The farmer's loop is a knot which forms a fixed loop. As a midline loop knot made with a bight, it is related to several other similar knots, including the alpine butterfly knot and artillery loop.

If pulled with one hand holding one end, the other hand holding the start side of the loop that is the continuation of the same end, before tightening the knot of the loop, it may capsize to a slip knot with a complicated and heavy knot.

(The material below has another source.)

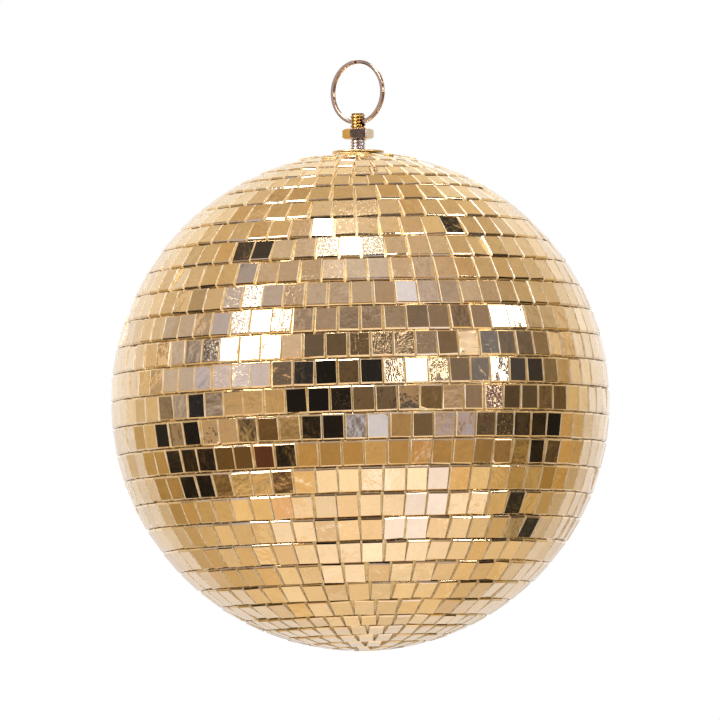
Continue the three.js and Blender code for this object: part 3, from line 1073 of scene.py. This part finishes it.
def studio_lights():
    softbox("overhead_softbox", -20, 75, 13, 10, 24)
    softbox("left_softbox", -52, 28, 21, 23, 18)
    softbox("right_lamp", 62, 11, 13, 13, 12)
    softbox("near_right_lamp", 27, 11, 9, 12, 12)
    softbox("high_right_lamp", 80, 29, 9, 8, 10)


def patch(n, azimuth, elevation, place, size, soft=2.5):
    """Mask of a soft-edged rectangle in the studio, in degrees."""
    sides = []
    for value, middle, half in ((azimuth, place[0], size[0] / 2), (elevation, place[1], size[1] / 2)):
        away = n.maths("ABSOLUTE", n.maths("SUBTRACT", value, middle))
        sides.append(n.between(away, half + soft, max(0.0, half - soft)))
    return n.times(*sides)


BLACK = (0.008, 0.007, 0.007)
SMOKE = (0.035, 0.028, 0.022)
STUDIO_PIECES = (
    ((42, -47), (24, 36), (1.06, 1.08, 1.34)), ((0, 26), (50, 18), (0.13, 0.10, 0.07)),
    ((42, -7), (22, 14), (0.62, 0.50, 0.42)), ((75, -22), (26, 12), (0.30, 0.20, 0.09)),
    ((104, -8), (18, 14), (0.10, 0.07, 0.035)), ((-80, 12), (44, 26), (0.60, 0.56, 0.60)),
    ((-62, 10), (36, 14), (0.58, 0.58, 0.80)), ((-45, -7), (26, 14), (0.60, 0.45, 0.26)),
    ((-64, -24), (58, 18), (0.15, 0.09, 0.035)), ((-70, 34), (22, 40), (0.42, 0.41, 0.52)),
    ((32, 48), (13, 12), (0.80, 0.90, 1.40)),
    ((47, -12), (9, 9), (0.42, 0.52, 1.05)), ((8, -12), (9, 11), (0.70, 0.82, 1.35)),
    ((-3, -12), (9, 11), (0.36, 0.31, 0.28)), ((-46, -42), (12, 20), (0.84, 0.56, 0.34)),
    ((-18, 0), (19, 36), BLACK), ((8, 6), (9, 24), BLACK), ((-56, -12), (8, 10), BLACK),
    ((-38, -25), (9, 10), BLACK), ((-86, -5), (10, 22), BLACK), ((-99, -18), (15, 9), BLACK),
    ((-104, -8), (11, 9), BLACK), ((-97, -27), (21, 10), BLACK), ((-81, -20), (9, 10), BLACK),
    ((-82, 17), (9, 9), SMOKE), ((-90, 54), (19, 15), SMOKE), ((116, 56), (14, 15), BLACK),
    ((41, 10), (8, 10), SMOKE), ((86, 10), (21, 9), SMOKE), ((91, -16), (27, 10), BLACK),
    ((94, -7), (27, 8), BLACK), ((66, -12), (8, 10), SMOKE), ((98, -31), (14, 12), BLACK),
    ((120, -32), (12, 9), BLACK), ((66, 0), (8, 8), (0.11, 0.025, 0.014)),
    ((-47, -25), (8, 9), (0.11, 0.04, 0.025)),
)


def studio_world():
    """What surrounds the ball: pale floor, tan ceiling, a dim room behind the camera and a white backdrop.
    The camera itself sees plain white."""
    world = bpy.data.worlds.new("studio")
    bpy.context.scene.world = world
    n = Nodes(world)
    direction = n.add("ShaderNodeTexCoord").outputs["Generated"]

    def along(axis):
        node = n.add("ShaderNodeVectorMath", {0: direction, 1: tuple(axis)}, operation="DOT_PRODUCT")
        return node.outputs["Value"]

    side, front, up = along(RIGHT), along(LEVEL_BACK), along(Vector((0, 0, 1)))
    azimuth = n.maths("DEGREES", n.maths("ARCTAN2", side, front))
    elevation = n.maths("DEGREES", n.maths("ARCSINE", up))

    # Floor to ceiling, in front and at the sides
    height = n.between(elevation, -90, 90, 0, 1)
    height.node.interpolation_type = "LINEAR"
    shell = n.ramp(height, [
        (0.0, (1.03, 1.01, 1.05)), (0.17, (1.06, 0.97, 0.86)), (0.25, (0.96, 0.80, 0.54)),
        (0.32, (0.90, 0.73, 0.46)), (0.335, (0.56, 0.39, 0.17)), (0.42, (0.48, 0.33, 0.15)),
        (0.48, (0.36, 0.28, 0.21)), (0.66, (0.22, 0.19, 0.20)), (0.80, (0.61, 0.57, 0.60)),
        (0.93, (0.70, 0.68, 0.73)), (1.0, (0.70, 0.65, 0.60)),
    ])
    off_middle = n.maths("DIVIDE", n.maths("SUBTRACT", azimuth, 20), 20)
    edge = n.plus(elevation, n.times(off_middle, off_middle))
    shell = n.mix(n.between(edge, -29.5, -32.5), shell, (1.13, 1.07, 1.08, 1))
    flank = n.ramp(height, [
        (0.0, (1.00, 0.96, 0.93)), (0.20, (0.86, 0.71, 0.49)), (0.31, (0.60, 0.47, 0.27)),
        (0.40, (0.46, 0.33, 0.13)), (0.50, (0.68, 0.55, 0.33)), (0.60, (0.77, 0.68, 0.56)),
        (0.70, (0.68, 0.58, 0.42)), (0.80, (0.62, 0.50, 0.32)), (1.0, (0.72, 0.63, 0.50)),
    ])
    around = n.maths("ABSOLUTE", azimuth)
    shell = n.mix(n.between(around, 60, 100), shell, flank)
    cloud = n.ramp(n.noise(direction, 3.2, 3, 0.6), [(0.3, (0.84, 0.81, 0.76)), (0.7, (1.15, 1.15, 1.14))])
    shell = n.mix(1.0, shell, cloud, "MULTIPLY")

    # Cells, which tell neighbouring tiles apart
    cells = n.add("ShaderNodeTexVoronoi", {
        "Vector": n.scaled(direction, (7.5, 7.5, 6.0)), "Scale": 1.0}, distance="CHEBYCHEV")
    pick = n.channels(cells.outputs["Color"])[0]
    shell = n.mix(1.0, shell, n.ramp(pick, [
        (0.0, (0.90, 0.79, 0.62)), (0.25, (0.96, 0.92, 0.84)), (0.6, (1.03, 1.02, 1.00)),
        (0.85, (1.09, 1.10, 1.16)),
    ], "CONSTANT"), "MULTIPLY")

    # The dim room behind the camera: darker to the right
    across = n.between(azimuth, -110, 130)
    across.node.interpolation_type = "LINEAR"
    room = n.ramp(across, [
        (0.0, (0.46, 0.38, 0.30)), (0.30, (0.50, 0.39, 0.26)), (0.37, (0.11, 0.08, 0.055)),
        (0.50, (0.14, 0.11, 0.075)), (0.64, (0.25, 0.185, 0.12)), (0.78, (0.08, 0.055, 0.026)),
        (1.0, (0.28, 0.20, 0.11)),
    ])
    room = n.mix(1.0, room, n.ramp(pick, [
        (0.0, (0.25, 0.25, 0.25)), (0.25, (0.7, 0.7, 0.7)), (0.55, (1.1, 1.05, 1.0)), (0.8, (2.0, 1.85, 1.6)),
    ], "CONSTANT"), "MULTIPLY")
    band = n.times(n.between(elevation, -22, -13), n.between(elevation, 42, 24))
    ahead = n.between(around, 118, 96)
    surround = n.mix(n.times(band, n.times(ahead, 0.92)), shell, room)

    # The backdrop behind the ball
    behind = n.between(front, -0.50, -0.80)
    surround = n.mix(behind, surround, n.ramp(height, [
        (0.25, (0.86, 0.82, 0.82)), (0.46, (0.80, 0.75, 0.72)), (0.52, (0.96, 0.92, 0.90)),
        (0.62, (0.95, 0.90, 0.84)), (0.72, (0.99, 0.89, 0.70)), (0.80, (1.0, 0.82, 0.45)),
    ]))

    # Fine clutter, which the slight waves of each tile spread into streaks
    clutter = n.noise(n.scaled(direction, (34, 34, 60)), 1, 4, 0.65)
    surround = n.mix(n.between(elevation, -34, -10, 0.35, 1.0), surround, n.ramp(clutter, [
        (0.30, (0.80, 0.79, 0.77)), (0.5, (1.0, 1.0, 1.0)), (0.70, (1.16, 1.17, 1.20)),
    ]), "MULTIPLY")

    # Cards, flags, stands and wood, each at its azimuth and elevation with its width and height
    for place, size, colour in STUDIO_PIECES:
        surround = n.mix(patch(n, azimuth, elevation, place, size), surround, (*colour, 1))

    lighting = n.add("ShaderNodeBackground", {"Color": surround, "Strength": 1.0})
    plain = n.add("ShaderNodeBackground", {"Color": (1, 1, 1, 1), "Strength": 1.0})
    seen = n.add("ShaderNodeLightPath").outputs["Is Camera Ray"]
    both = n.add("ShaderNodeMixShader", {0: seen, 1: lighting.outputs[0], 2: plain.outputs[0]})
    out = n.add("ShaderNodeOutputWorld")
    n.put(out.inputs["Surface"], both.outputs[0])


def studio_floor():
    """A wide pale floor far below the ball."""
    centre = Vector((0, 0, BALL_CENTRE.z - FLOOR_DROP))
    sides = 96
    rim = [centre + spun(FLOOR_RADIUS, TAU * k / sides) for k in range(sides)]
    mesh = mesh_from("studio_floor", rim, [tuple(range(sides))])
    floor = new_object("studio_floor", mesh, floor_material())
    floor.visible_glossy = False


studio_lights()
studio_world()
studio_floor()
bpy.context.scene.view_settings.view_transform = "Standard"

It is tied on one hand to make a loop about twice the size of that hand (use fingers for a smaller one, thumb-hook-to-elbow for a large one), as follows:
1. start with the rope 3 times around the palm of one hand, let the ends hang down,
2. then pull the initial middle turn up from the top edge and place it over to the right (of the right loops top edge)
3. then pull the now new middle turn up from the top edge and place it over to the left
4. then pull the now new middle turn up from the top edge and place it over to the right
5. then pull the now new middle turn up to form the loop, dress and tighten before use

The knot is a good one on all three counts—lead, security, and strength. Moreover, the method of tying is both ingenious and distinctive, and once mastered, it is not apt to be forgotten.
To tie: Take three turns around the left arm or hand, according to the size of the material being used. Move the center turn to the outside three times, as indicated by the arrows, first right, then left, and finally right again. Finally, pull out (extend) the center turn, and the knot is ready for use.
— The Ashley Book of Knots

==History==
Cornell University professor Howard W. Riley published this knot in an agricultural extension pamphlet devoted to farming knots in 1912. He was shown the knot by a farmer at the 1910 Genesee County Fair in Batavia, New York. Riley noted that he had never seen the knot described in any reference book.